*Aim*.
Look through the data below. Collect every line where the word "pose" occurs.

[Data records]

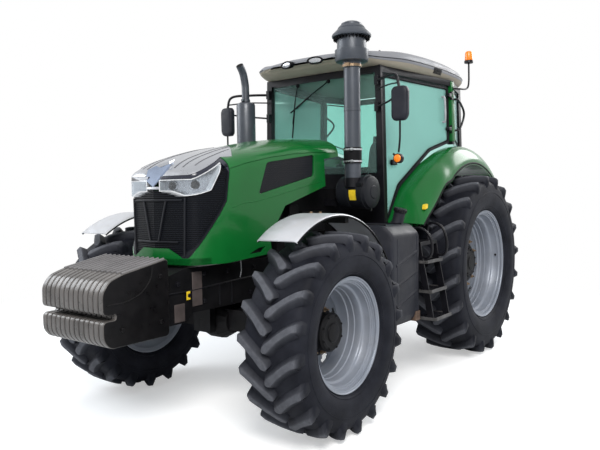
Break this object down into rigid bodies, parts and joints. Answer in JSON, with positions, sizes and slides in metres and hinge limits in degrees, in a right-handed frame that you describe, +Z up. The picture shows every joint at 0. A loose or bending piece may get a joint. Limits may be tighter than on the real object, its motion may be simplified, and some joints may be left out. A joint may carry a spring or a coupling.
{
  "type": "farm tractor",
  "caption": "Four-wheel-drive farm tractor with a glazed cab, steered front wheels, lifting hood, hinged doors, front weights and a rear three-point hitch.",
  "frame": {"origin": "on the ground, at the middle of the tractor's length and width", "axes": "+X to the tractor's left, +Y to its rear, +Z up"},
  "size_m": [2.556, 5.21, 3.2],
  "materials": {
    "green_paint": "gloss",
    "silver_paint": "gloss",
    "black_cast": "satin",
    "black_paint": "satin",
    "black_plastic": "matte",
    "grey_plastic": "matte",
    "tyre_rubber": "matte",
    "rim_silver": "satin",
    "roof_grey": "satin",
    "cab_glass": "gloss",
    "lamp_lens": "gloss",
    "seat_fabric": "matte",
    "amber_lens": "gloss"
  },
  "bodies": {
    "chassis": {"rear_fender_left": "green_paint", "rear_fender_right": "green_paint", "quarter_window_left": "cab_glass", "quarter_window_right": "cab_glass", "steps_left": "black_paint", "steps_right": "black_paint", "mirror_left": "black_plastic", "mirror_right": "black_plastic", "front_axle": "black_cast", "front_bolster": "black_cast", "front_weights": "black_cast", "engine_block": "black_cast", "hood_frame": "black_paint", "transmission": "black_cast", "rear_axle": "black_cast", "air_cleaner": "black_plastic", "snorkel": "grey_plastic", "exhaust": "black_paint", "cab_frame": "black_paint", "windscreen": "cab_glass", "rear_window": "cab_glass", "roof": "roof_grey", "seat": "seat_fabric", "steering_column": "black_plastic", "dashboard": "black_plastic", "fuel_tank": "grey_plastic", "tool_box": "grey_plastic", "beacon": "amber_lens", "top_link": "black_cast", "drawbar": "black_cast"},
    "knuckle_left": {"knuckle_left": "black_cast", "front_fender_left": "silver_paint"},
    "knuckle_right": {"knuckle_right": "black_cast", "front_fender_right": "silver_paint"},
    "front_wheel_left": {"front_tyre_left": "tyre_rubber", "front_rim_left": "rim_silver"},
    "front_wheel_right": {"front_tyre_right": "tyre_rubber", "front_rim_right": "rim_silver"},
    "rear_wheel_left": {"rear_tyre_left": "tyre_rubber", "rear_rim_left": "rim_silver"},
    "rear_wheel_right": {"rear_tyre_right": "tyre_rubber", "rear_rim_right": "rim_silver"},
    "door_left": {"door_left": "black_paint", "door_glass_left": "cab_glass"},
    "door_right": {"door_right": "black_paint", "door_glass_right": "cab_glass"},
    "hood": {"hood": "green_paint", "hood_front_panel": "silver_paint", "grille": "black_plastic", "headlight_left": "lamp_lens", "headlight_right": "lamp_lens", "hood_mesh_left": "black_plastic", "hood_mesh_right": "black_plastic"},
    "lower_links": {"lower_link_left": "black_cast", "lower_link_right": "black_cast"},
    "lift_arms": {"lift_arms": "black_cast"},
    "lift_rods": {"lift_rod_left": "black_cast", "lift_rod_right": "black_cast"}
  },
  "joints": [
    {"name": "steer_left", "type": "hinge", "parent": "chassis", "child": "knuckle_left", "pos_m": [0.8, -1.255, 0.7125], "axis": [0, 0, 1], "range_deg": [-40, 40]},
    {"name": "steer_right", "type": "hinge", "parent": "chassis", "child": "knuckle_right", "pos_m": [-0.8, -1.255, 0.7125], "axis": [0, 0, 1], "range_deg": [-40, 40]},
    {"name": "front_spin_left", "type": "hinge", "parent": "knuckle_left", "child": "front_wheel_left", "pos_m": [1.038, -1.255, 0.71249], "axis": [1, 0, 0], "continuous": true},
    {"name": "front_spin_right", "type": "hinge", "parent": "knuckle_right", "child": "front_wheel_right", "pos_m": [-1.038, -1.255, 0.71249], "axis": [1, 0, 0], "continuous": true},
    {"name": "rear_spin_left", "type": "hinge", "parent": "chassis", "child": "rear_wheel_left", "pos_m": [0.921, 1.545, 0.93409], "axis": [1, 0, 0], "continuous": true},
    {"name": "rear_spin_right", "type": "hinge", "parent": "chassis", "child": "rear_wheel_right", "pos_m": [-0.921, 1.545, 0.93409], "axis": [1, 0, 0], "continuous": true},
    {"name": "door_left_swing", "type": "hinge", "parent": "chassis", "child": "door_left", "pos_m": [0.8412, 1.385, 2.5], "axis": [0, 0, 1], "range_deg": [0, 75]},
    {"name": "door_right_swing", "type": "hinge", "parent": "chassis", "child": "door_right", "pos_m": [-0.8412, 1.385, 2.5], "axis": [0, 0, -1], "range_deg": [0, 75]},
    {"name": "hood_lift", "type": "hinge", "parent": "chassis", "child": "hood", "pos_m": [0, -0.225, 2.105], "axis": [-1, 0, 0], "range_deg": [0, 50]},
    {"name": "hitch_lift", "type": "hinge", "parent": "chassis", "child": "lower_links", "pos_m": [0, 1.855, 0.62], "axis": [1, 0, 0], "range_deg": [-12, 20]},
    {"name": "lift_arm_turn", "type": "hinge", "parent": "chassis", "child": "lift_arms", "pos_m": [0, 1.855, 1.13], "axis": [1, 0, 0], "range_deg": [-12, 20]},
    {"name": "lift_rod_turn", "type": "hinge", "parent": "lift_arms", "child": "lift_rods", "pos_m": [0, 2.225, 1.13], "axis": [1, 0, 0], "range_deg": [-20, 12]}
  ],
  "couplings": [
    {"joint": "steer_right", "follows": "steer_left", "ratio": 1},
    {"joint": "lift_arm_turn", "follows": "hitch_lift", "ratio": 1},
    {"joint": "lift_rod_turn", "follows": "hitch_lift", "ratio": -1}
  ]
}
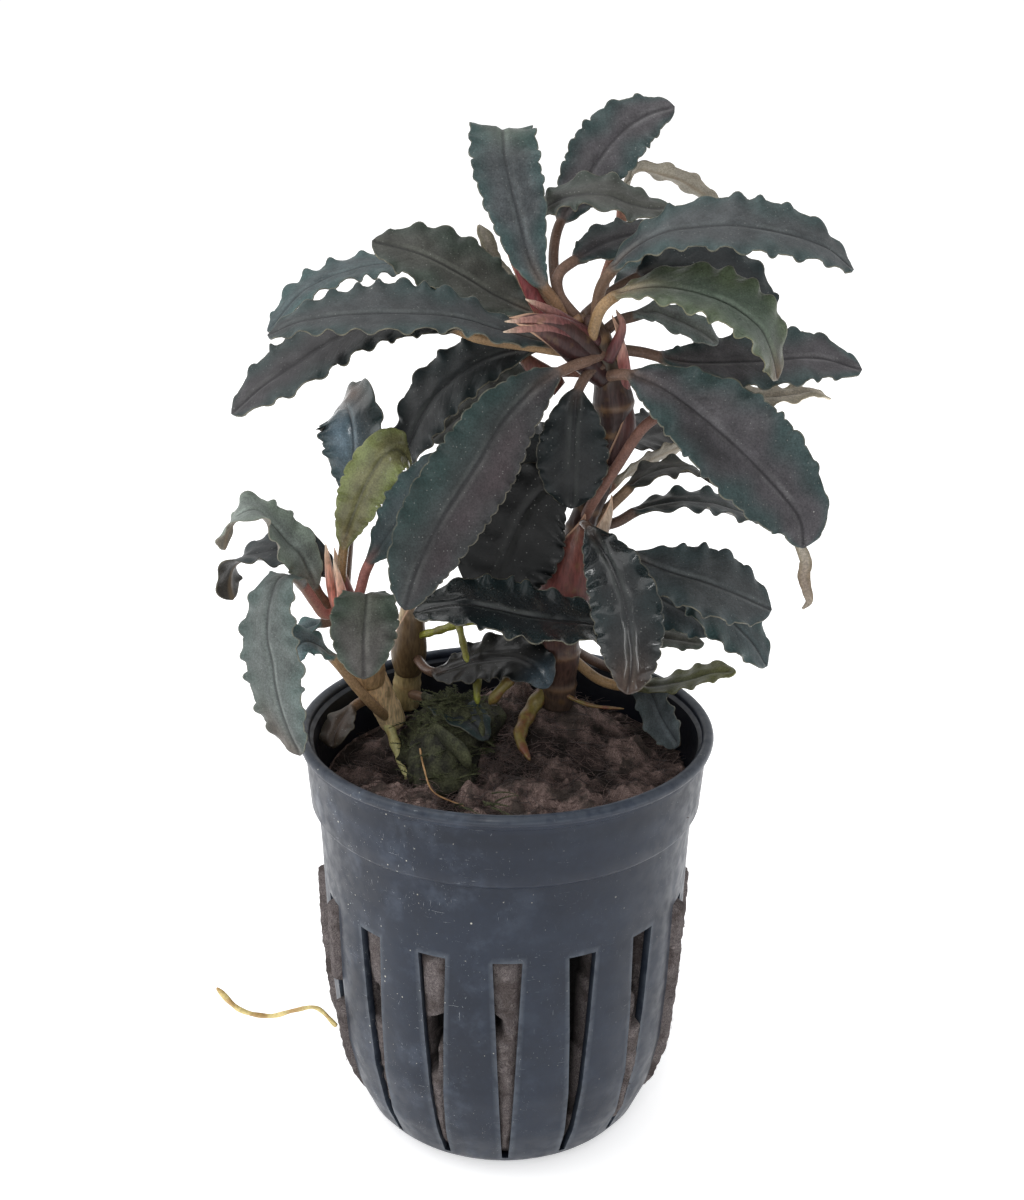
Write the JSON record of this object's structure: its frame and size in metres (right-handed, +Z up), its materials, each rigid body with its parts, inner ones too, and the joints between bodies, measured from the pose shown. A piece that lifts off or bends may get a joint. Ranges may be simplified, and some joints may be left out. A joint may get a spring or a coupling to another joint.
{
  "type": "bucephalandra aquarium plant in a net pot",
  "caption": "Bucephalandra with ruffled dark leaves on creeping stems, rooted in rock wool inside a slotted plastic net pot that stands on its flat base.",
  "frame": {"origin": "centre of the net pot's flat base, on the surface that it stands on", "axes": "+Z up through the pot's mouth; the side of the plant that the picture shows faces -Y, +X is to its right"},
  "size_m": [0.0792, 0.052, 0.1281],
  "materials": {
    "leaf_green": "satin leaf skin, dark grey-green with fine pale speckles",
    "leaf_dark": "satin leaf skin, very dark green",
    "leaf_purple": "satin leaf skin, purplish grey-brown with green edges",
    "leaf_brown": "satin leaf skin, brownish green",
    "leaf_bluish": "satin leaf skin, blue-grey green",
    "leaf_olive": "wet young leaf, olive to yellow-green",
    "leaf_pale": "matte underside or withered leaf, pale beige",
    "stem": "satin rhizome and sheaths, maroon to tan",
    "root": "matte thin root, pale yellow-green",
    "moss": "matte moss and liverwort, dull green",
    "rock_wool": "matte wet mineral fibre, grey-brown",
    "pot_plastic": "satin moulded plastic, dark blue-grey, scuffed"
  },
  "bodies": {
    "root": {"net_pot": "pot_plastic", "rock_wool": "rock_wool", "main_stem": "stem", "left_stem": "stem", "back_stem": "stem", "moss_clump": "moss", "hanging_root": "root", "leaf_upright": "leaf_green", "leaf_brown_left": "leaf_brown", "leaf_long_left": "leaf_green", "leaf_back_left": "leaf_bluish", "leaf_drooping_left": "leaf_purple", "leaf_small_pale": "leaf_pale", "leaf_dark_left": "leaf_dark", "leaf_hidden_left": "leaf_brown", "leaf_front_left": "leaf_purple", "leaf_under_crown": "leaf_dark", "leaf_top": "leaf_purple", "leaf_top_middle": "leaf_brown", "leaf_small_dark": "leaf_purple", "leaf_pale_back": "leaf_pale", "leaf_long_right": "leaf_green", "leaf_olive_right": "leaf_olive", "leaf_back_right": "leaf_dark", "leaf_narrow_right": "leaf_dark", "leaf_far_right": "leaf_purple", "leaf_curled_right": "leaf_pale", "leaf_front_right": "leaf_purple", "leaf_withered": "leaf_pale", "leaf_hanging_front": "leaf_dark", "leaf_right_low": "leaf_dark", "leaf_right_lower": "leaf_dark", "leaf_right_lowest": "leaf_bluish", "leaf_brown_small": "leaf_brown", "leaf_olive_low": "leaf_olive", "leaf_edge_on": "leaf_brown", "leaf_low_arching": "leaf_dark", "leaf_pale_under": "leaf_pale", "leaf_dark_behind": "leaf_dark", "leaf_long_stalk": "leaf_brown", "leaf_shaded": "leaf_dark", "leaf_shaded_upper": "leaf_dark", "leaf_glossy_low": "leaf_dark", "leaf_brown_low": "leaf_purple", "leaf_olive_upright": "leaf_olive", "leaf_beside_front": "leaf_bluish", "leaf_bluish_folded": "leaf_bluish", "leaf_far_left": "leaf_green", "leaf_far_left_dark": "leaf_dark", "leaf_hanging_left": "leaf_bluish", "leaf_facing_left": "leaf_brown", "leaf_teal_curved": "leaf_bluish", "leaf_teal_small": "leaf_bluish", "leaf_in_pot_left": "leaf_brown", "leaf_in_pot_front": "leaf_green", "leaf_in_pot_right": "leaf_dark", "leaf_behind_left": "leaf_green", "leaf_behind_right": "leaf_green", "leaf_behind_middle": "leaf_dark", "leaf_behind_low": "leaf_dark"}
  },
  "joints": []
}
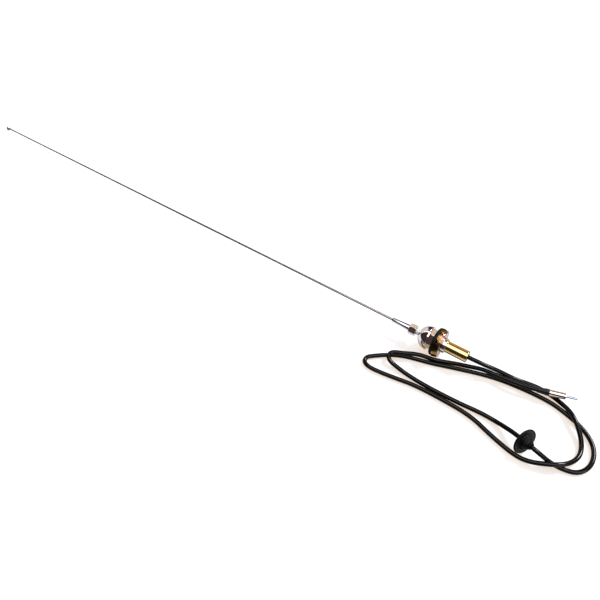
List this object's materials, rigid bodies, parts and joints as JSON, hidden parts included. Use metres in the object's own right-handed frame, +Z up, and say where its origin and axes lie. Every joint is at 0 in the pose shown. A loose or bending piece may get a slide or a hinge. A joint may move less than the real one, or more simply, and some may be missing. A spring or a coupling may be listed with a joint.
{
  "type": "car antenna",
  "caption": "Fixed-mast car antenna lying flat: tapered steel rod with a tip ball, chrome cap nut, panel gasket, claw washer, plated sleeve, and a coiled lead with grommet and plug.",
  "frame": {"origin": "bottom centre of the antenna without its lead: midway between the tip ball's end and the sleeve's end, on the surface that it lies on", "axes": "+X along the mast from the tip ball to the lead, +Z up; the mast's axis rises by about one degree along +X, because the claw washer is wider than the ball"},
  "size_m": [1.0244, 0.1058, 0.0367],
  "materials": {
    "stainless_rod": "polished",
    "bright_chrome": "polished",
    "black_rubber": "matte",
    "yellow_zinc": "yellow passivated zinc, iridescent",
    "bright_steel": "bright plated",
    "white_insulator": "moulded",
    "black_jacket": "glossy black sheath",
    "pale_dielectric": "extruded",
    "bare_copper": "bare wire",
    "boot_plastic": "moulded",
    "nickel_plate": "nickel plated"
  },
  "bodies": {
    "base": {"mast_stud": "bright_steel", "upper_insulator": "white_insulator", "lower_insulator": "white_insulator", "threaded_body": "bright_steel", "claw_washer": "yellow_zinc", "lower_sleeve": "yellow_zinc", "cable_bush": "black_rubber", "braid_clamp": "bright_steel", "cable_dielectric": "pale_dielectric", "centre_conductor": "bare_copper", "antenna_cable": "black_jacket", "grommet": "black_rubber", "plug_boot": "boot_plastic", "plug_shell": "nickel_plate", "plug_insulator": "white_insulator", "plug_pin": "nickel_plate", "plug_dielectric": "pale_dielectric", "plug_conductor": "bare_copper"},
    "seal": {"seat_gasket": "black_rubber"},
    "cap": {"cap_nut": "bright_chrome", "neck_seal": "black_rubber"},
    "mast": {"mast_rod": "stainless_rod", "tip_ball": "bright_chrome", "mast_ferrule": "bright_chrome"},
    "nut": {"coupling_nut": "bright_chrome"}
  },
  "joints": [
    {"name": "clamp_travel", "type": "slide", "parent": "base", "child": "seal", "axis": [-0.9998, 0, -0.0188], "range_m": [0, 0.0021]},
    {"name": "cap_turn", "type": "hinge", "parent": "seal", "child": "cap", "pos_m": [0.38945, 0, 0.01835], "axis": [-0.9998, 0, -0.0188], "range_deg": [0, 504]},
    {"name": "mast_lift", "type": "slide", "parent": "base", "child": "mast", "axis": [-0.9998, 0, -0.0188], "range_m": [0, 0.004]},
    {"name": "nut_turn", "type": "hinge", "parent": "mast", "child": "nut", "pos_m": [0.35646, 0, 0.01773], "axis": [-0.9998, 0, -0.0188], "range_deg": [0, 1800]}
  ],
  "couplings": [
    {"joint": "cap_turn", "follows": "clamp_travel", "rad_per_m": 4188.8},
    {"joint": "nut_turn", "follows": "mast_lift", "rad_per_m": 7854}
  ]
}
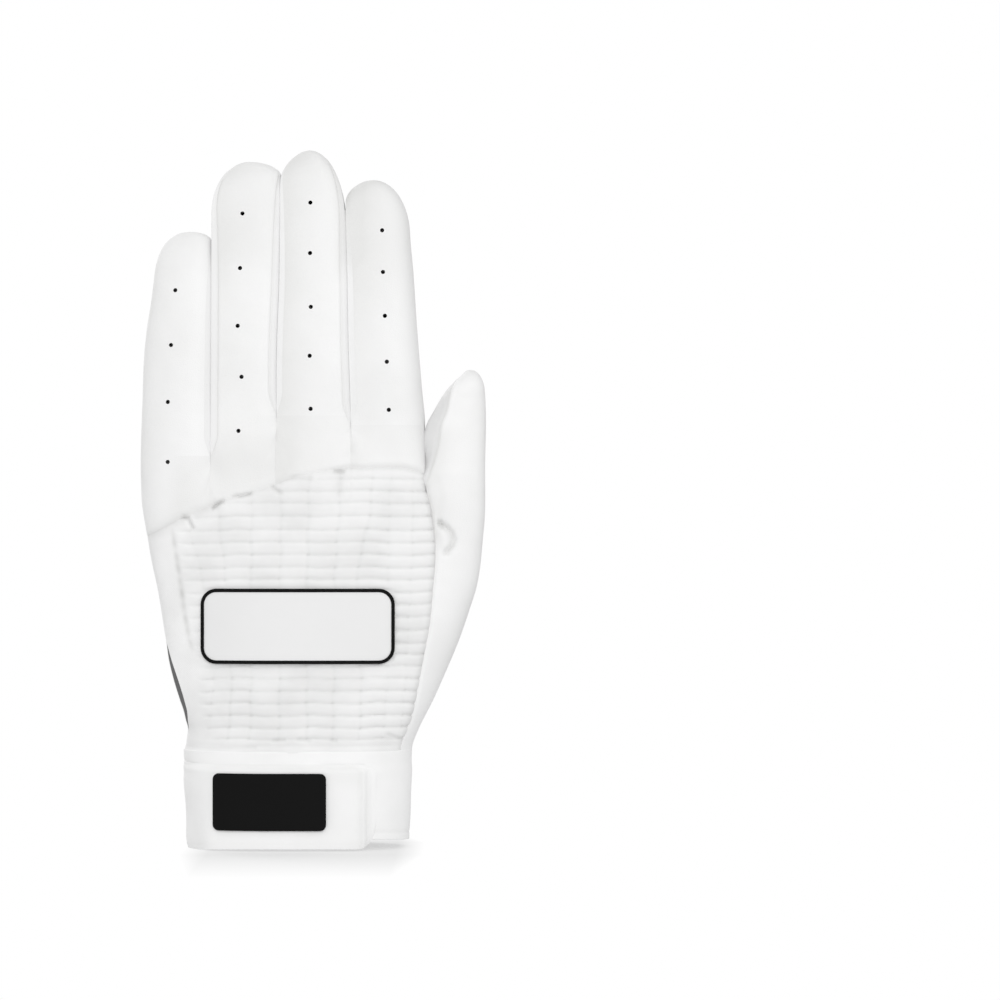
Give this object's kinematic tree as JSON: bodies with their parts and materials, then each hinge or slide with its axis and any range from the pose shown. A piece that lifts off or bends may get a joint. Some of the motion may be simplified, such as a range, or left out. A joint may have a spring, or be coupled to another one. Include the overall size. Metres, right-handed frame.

*Finished task*.
Write the JSON record of this object's structure: its frame and size in metres (right-handed, +Z up), its materials, each rigid body with its parts, inner ones too, and the joints between bodies, measured from the pose shown. A piece that lifts off or bends may get a joint. Ranges may be simplified, and some joints may be left out. A joint may get a spring or a coupling to another joint.
List this object's materials, rigid bodies, parts and joints as JSON, hidden parts included. Use metres in the object's own right-handed frame, +Z up, and say where its origin and axes lie. Every joint is at 0 in the pose shown. A loose or bending piece may get a slide or a hinge. A joint may move less than the real one, or more simply, and some may be missing. A spring or a coupling may be listed with a joint.
Give this object's kinematic tree as JSON: bodies with their parts and materials, then each hinge or slide with its axis and any range from the pose shown. A piece that lifts off or bends may get a joint. Some of the motion may be simplified, such as a range, or left out. A joint may have a spring, or be coupled to another one. Include the overall size. Metres, right-handed frame.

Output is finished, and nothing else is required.